HMP Holloway
‘Surrounded by bare-limbed trees and grass verges covered in thick snow, the jail might have been a redbrick university faculty but for authoritarian signs in government-issue blue and white, and the sixteen-foot-high doors set into the wall so that prison vans might pass. Strike joined the trickle of visitors, several of them with children who strained to make marks in the untouched snow heaped beside the paths. The line shuffled together past the terracotta walls with their cement frets, past the hanging baskets now balls of snow in the freezing December air.’
Galbraith, Robert. The Silkworm: Cormoran Strike Book 2 (p. 349)
After it was opened in October 1852, its gothic architecture, complete with turrets and crenellations earned it the prison the nickname Holloway Castle. Many famous and infamous women were held here over the years. Law-breaking suffragettes went on hunger strike behind its walls before World War I and it was also the site of the last execution of a woman in Britain, Ruth Ellis, who died here in 1955, for the murder of her lover.
The prison was rebuilt in the 60s and 70s and the prison lost its turreted gatehouse, though the carved griffins which guarded the entrance were saved. When Strike visits, he passes instead between hanging baskets, now balls of snow in the freezing December weather. He sees Leonora, Quine’s wife, and in spite of the evidence against her, and her confusion and distress, he leaves into a London of wintery slush, more convinced than ever of her innocence.

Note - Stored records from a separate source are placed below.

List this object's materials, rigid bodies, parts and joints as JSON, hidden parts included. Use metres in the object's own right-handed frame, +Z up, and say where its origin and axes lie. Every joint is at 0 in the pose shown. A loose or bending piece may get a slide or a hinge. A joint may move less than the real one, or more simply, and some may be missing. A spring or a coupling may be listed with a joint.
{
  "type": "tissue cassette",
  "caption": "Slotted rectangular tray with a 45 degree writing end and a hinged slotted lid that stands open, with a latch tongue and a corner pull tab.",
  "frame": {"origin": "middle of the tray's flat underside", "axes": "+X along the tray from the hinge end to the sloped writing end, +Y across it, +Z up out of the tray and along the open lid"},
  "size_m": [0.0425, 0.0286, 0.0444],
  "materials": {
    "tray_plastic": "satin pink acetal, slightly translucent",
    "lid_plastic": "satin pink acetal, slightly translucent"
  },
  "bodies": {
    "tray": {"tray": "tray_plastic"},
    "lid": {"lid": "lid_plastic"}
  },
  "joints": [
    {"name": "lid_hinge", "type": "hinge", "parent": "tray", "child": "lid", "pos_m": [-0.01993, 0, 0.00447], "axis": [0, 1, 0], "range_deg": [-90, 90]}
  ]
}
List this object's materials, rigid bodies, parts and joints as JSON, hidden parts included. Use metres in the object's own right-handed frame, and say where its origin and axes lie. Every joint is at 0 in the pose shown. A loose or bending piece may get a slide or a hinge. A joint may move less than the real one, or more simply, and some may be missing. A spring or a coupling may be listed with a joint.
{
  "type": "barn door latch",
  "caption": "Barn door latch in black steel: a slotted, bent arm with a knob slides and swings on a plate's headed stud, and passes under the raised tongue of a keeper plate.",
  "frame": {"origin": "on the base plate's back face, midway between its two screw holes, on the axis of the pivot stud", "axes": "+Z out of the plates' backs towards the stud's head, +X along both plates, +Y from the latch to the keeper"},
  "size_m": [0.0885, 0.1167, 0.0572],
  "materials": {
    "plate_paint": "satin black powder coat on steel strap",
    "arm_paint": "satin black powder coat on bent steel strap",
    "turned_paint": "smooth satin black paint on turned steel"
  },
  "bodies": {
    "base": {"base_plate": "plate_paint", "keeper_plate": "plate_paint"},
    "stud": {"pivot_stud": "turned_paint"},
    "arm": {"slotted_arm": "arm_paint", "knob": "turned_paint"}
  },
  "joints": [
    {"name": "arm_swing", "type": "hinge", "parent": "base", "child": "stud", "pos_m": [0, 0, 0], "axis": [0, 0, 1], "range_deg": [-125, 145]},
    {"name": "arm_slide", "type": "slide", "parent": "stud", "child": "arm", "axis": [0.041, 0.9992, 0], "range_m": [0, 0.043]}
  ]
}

Conditions in prison were condemned in various reports in the early 2000s, with problems blamed on lack of available funds. Holloway was closed in 2016 and the prison where Strike observed the damaged prisoners and visitors, eventually demolished to make way for new housing. The griffins were sent to the Museum of London, the fate of the foundation stone, which is inscribed ‘May God preserve the City of London and make this place a terror to evil doers’ is uncertain.
Holloway Prison has other literary connections. Oscar Wilde was imprisoned here for five weeks before it became a women and young offenders only prison, and Harriet Vane is held here during her trial in Strong Poison by Dorothy L. Sayers.